“Romeu! Romeu! Por que há de ser Romeu?
Renega teu pai e recusa teu nome,
ou, se não quiseres, jura somente que me amas
e não serei mais uma Capuleto.
[...]
É só o seu nome que é meu inimigo.
Mas você é você, não é Montéquio.
Afinal, o que é um Montéquio? Não é pé, nem mão,
nem braço, nem rosto, nem parte alguma
pertencente a um homem. Toma outro nome!
O que há num
nome? O que chamamos
rosa
teria o mesmo cheiro com outro nome.
E assim, Romeu, chamado de outra coisa,
continuaria sempre a ser perfeito
com outro nome. Romeu, deixa esse nome.
E em troca dele, que não faz parte de ti,
toma-me a mim, que já sou toda sua.”
(Romeu e Julieta, ato II, cena ii –
William Shakespeare. Edição: Ana Flávia Barbosa)
“Numa aldeia da Mancha, de cujo nome não quero me lembrar, não faz muito tempo vivia um
fidalgo desses de lança no cabide, adarga antiga, pangaré magro e galgo
corredor. (...) Nosso fidalgo beirava os cinquenta anos. Era de compleição
rija, seco de carnes, rosto enxuto, grande madrugador e amigo da caça. Dizem
que tinha por sobrenome Queixada, ou
Queijada, que nisso há desacordo
entre os autores que escreveram sobre o caso, embora por conjecturas
verossímeis se entenda que se chamava Quixana.
Mas isso pouco importa para nossa história: basta que em sua narração não se
saia um ponto da verdade.”
(Dom Quixote de la Mancha, pág. 61 –Miguel
de Cervantes. Tradução: Ernani Ssó)
O que há num nome? Se a rosa teria o
mesmo perfume com outro nome, se Romeu poderia ainda ser perfeito sem se chamar
Romeu, e se Dom Quixote pode ser Quixote, ainda que antes fosse Queixada, ou
Queijada, ou Quixana, de que serve um nome?
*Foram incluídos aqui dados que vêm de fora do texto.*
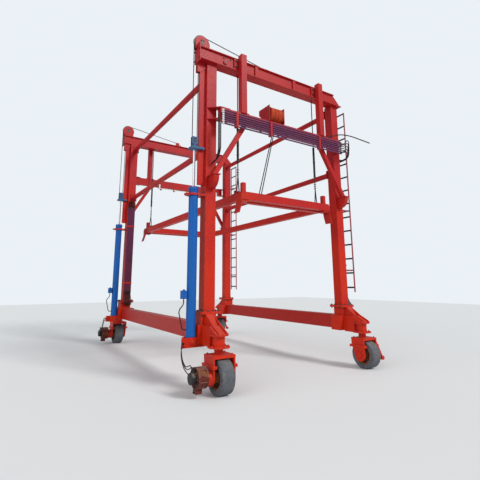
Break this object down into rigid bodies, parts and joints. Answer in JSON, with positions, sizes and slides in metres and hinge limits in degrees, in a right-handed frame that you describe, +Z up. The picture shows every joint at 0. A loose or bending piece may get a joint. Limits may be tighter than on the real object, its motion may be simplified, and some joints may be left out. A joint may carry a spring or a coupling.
{
  "type": "rubber-tyred gantry crane",
  "caption": "Mobile gantry crane: box columns on steered wheels, transverse beams, hydraulic hoist cylinders with wire ropes and a spreader that lifts a container between the portals.",
  "frame": {"origin": "on the ground under the middle of the crane", "axes": "+Z up, X across the crane with the hoist cylinders at -X, front portal at -Y"},
  "size_m": [4.84, 7.1598, 7.0309],
  "materials": {
    "red_paint": "weathered red-orange enamel",
    "cylinder_paint": "blue enamel",
    "pipe_paint": "dull purple-red paint",
    "rusty_motor": "worn red paint with rust",
    "tyre": "grey solid rubber",
    "wheel_rim": "brown primer with dirt",
    "rod_chrome": "polished chrome",
    "wire_rope": "greased wire rope",
    "black_hose": "black rubber",
    "sheave_steel": "dark greased iron",
    "drum_paint": "orange paint",
    "rod_steel": "bare steel"
  },
  "bodies": {
    "gantry": {"columns": "red_paint", "top_beam_front": "red_paint", "top_beam_rear": "red_paint", "haunch_plates": "red_paint", "lower_beam_front": "red_paint", "lower_beam_rear": "red_paint", "posts": "red_paint", "knee_braces": "red_paint", "side_tubes": "red_paint", "ground_beams": "red_paint", "pedestals": "red_paint", "guide_rails": "red_paint", "hoist_cylinders": "cylinder_paint", "cylinder_saddles": "red_paint", "cylinder_clamps": "red_paint", "sheave_cheeks": "red_paint", "end_sheaves": "sheave_steel", "rope_rollers": "red_paint", "pull_ropes": "wire_rope", "front_pipes": "pipe_paint", "pipe_clamps": "red_paint", "column_pipes": "pipe_paint", "ladders": "red_paint", "reel_stand": "red_paint", "loose_cable": "black_hose", "rear_hanger_rod": "rod_steel", "beam_hoses": "black_hose", "column_hoses": "black_hose", "feed_hoses": "black_hose", "cylinder_valves": "cylinder_paint"},
    "spreader": {"spreader_frame": "red_paint", "spreader_corner_blocks": "red_paint", "spreader_corner_guides": "red_paint", "spreader_lock_pegs": "red_paint", "slings": "wire_rope", "drop_ropes": "wire_rope", "reel_hoses": "black_hose"},
    "hose_reel": {"reel_drum": "drum_paint"},
    "lift_rod_front": {"piston_rod_front": "rod_chrome", "sheave_block_front": "cylinder_paint", "block_sheave_front": "sheave_steel", "hoist_falls_front": "wire_rope"},
    "lift_rod_rear": {"piston_rod_rear": "rod_chrome", "sheave_block_rear": "cylinder_paint", "block_sheave_rear": "sheave_steel", "hoist_falls_rear": "wire_rope"},
    "swivel_front_left": {"fork_front_left": "red_paint", "drive_motor_front_left": "rusty_motor"},
    "wheel_front_left": {"tyre_front_left": "tyre", "rim_front_left": "wheel_rim"},
    "swivel_front_right": {"fork_front_right": "red_paint"},
    "wheel_front_right": {"tyre_front_right": "tyre", "rim_front_right": "wheel_rim"},
    "swivel_rear_left": {"fork_rear_left": "red_paint", "drive_motor_rear_left": "rusty_motor"},
    "wheel_rear_left": {"tyre_rear_left": "tyre", "rim_rear_left": "wheel_rim"},
    "swivel_rear_right": {"fork_rear_right": "red_paint"},
    "wheel_rear_right": {"tyre_rear_right": "tyre", "rim_rear_right": "wheel_rim"}
  },
  "joints": [
    {"name": "spreader_lift", "type": "slide", "parent": "gantry", "child": "spreader", "axis": [0, 0, 1], "range_m": [-2.4, 0.95], "deforming": ["drop_ropes", "reel_hoses"]},
    {"name": "hose_reel_spin", "type": "hinge", "parent": "gantry", "child": "hose_reel", "pos_m": [-0.272, -2.898, 5.545], "axis": [1, 0, 0], "continuous": true},
    {"name": "lift_rod_front_slide", "type": "slide", "parent": "gantry", "child": "lift_rod_front", "axis": [0, 0, 1], "range_m": [-0.475, 1.2], "deforming": ["hoist_falls_front"]},
    {"name": "lift_rod_rear_slide", "type": "slide", "parent": "gantry", "child": "lift_rod_rear", "axis": [0, 0, 1], "range_m": [-0.475, 1.2], "deforming": ["hoist_falls_rear"]},
    {"name": "steer_front_left", "type": "hinge", "parent": "gantry", "child": "swivel_front_left", "pos_m": [-1.845, -3.215, 0.64], "axis": [0, 0, 1], "range_deg": [-90, 90]},
    {"name": "roll_front_left", "type": "hinge", "parent": "swivel_front_left", "child": "wheel_front_left", "pos_m": [-1.845, -3.29, 0.29], "axis": [1, 0, 0], "continuous": true},
    {"name": "steer_front_right", "type": "hinge", "parent": "gantry", "child": "swivel_front_right", "pos_m": [1.845, -3.215, 0.64], "axis": [0, 0, 1], "range_deg": [-90, 90]},
    {"name": "roll_front_right", "type": "hinge", "parent": "swivel_front_right", "child": "wheel_front_right", "pos_m": [1.845, -3.29, 0.29], "axis": [1, 0, 0], "continuous": true},
    {"name": "steer_rear_left", "type": "hinge", "parent": "gantry", "child": "swivel_rear_left", "pos_m": [-1.845, 3.215, 0.64], "axis": [0, 0, 1], "range_deg": [-90, 90]},
    {"name": "roll_rear_left", "type": "hinge", "parent": "swivel_rear_left", "child": "wheel_rear_left", "pos_m": [-1.845, 3.29, 0.29], "axis": [1, 0, 0], "continuous": true},
    {"name": "steer_rear_right", "type": "hinge", "parent": "gantry", "child": "swivel_rear_right", "pos_m": [1.845, 3.215, 0.64], "axis": [0, 0, 1], "range_deg": [-90, 90]},
    {"name": "roll_rear_right", "type": "hinge", "parent": "swivel_rear_right", "child": "wheel_rear_right", "pos_m": [1.845, 3.29, 0.29], "axis": [1, 0, 0], "continuous": true}
  ],
  "couplings": [
    {"joint": "lift_rod_front_slide", "follows": "spreader_lift", "ratio": -0.5},
    {"joint": "lift_rod_rear_slide", "follows": "spreader_lift", "ratio": -0.5}
  ]
}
Shakespeare e Cervantes foram ambos
alvos de teorias conspiratórias. As acusações sugeriam inexistência, falsidade
ideológica, fraude, ou qualquer uma dessas coisas que o ser humano trata de
inventar para duvidar de seu passado.
O cúmulo disso que gosto de chamar
de piração conspiratória veio quando
alguém decidiu declarar que Shakespeare e Cervantes eram a mesma pessoa.
Certamente um gênio sem igual, capaz de dominar o inglês, o espanhol, o latim e
um bocado de francês com mestria suficiente para, sozinho, produzir pelo menos 58 peças, 156 sonetos, 2 poemas narrativos, 9 novelas, um número desconhecido de poemas, registrar
mais de 2.000 palavras da língua inglesa, além de lutar uma batalha em Lepanto e ser, por mais de 450 anos, símbolo
nacional de dois países ao mesmo tempo. Para uma teoria tão completamente alucinada,
logicamente o argumento fundador deveria ser muitíssimo forte, não? Claro que
era: ambos morreram no mesmo dia – 23 de abril de 1616.
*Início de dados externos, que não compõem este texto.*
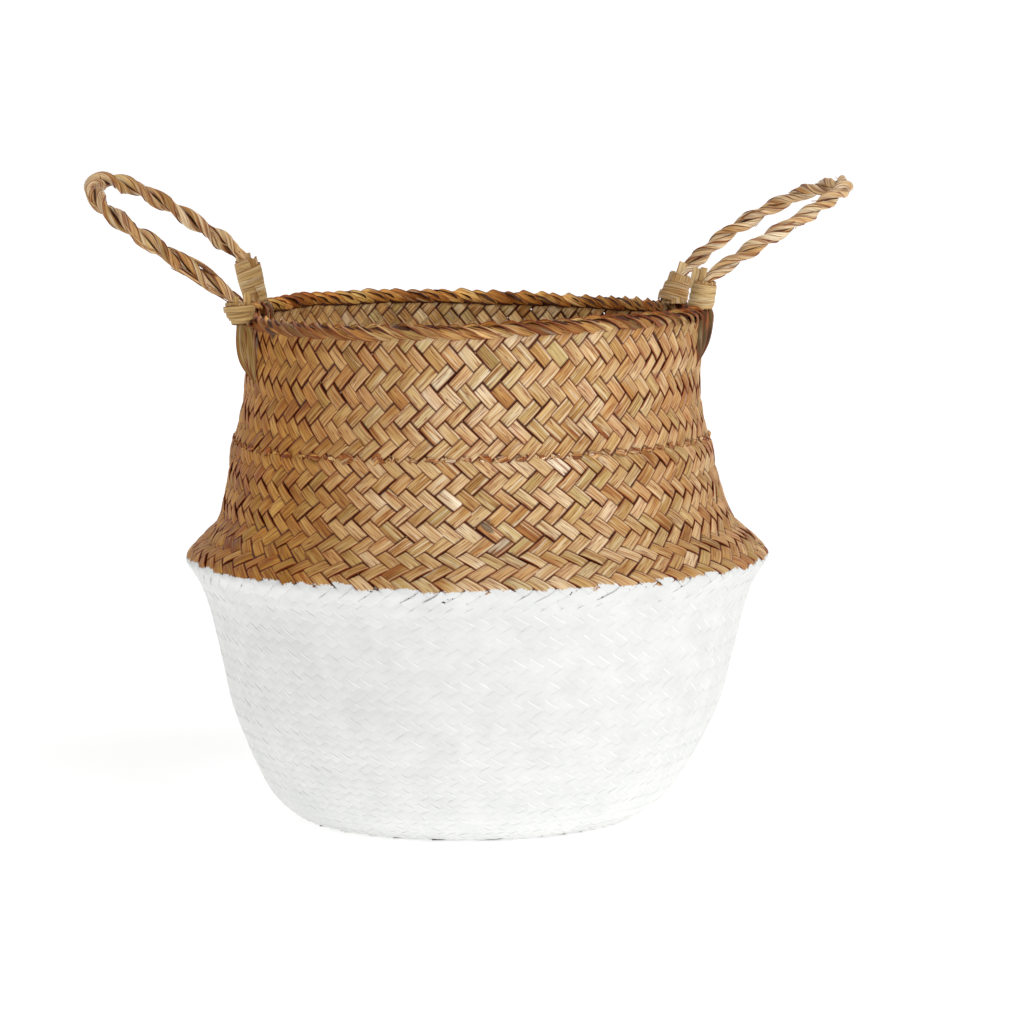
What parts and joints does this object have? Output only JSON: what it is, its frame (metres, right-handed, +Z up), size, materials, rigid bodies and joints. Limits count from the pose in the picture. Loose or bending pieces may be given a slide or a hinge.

O que os fundadores da piração conspiratória esqueceram de levar
em conta é que, naquela época, o calendário vigente na Inglaterra não era o
gregoriano, mas sim o juliano. A morte de William Shakespeare, portanto, hoje
celebrada no dia 23 de abril – junto com seu aniversário – teria, na realidade,
ocorrido no dia 03 de maio. A de Miguel de Cervantes, por sua vez, parece ter
acontecido no dia 22 de abril, e só foi registrada no dia 23 porque essa foi a
data de seu enterro. Por fim, o mais provável é que a data que hoje usamos para
celebrar os dois autores não seja, na realidade, a data de morte de nenhum
deles.
Mas o que há numa data? O dia 23 de
abril o mesmo valor teria se não fosse, na verdade, a data de óbito de nenhum
dos dois. Afinal, faz tanto tempo que decidiram celebrar ambos os autores nesse
dia que não faz nem sentido tentar contradizer – aliás, nada melhor para dois
questionadores dos limites entre realidade e ficção, loucura e sanidade, do que
uma data real que na verdade é ficcional.
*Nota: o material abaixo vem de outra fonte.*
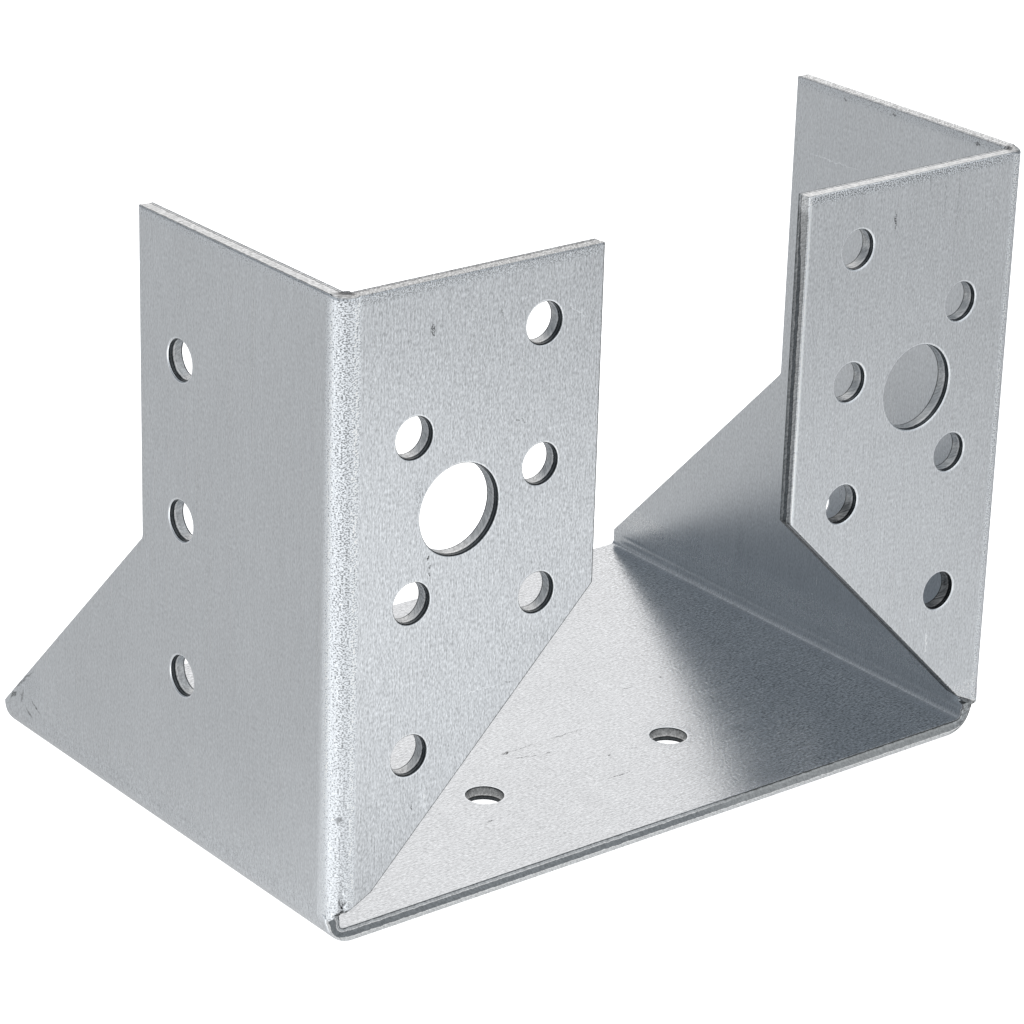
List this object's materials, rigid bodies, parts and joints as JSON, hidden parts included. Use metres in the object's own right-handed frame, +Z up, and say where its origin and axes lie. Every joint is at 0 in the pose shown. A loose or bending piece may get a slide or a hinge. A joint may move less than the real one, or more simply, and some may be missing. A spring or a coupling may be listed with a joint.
{
  "type": "beam hanger",
  "caption": "Beam hanger folded from one galvanised sheet: a seat, two sloped cheeks and two flanges turned inward, with nail and bolt holes.",
  "frame": {"origin": "middle of the underside: centred between the cheeks and between the flanges' face and the seat's rear edge, at the seat's lowest plane", "axes": "+Z up, X across the timber from cheek to cheek, -Y towards the header that the flanges are fastened to"},
  "size_m": [0.104, 0.074, 0.08],
  "materials": {
    "galvanised_sheet": "hot-dip galvanised sheet with a fine rolling grain, matt to satin, with bright sheared edges"
  },
  "bodies": {
    "root": {"hanger": "galvanised_sheet"}
  },
  "joints": []
}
Tentar deslocar cada autor para a sua
data original espalharia muito as atenções. Tudo perderia força. Parece ter
havido um grande (e muito valioso) esforço universal para centralizar num só dia a memória do auge da humanidade. Não importa se dizem por
aí que foi 22, ou 03, e que nisso haja desacordo entre os autores que
escreveram sobre os casos. Por conjecturas verossímeis, se entende que tenha
sido o dia 23 de abril, e pouco importam os outros debates para a nossa
história: basta que em sua narração celebremos The Bard e El manco de Lepanto.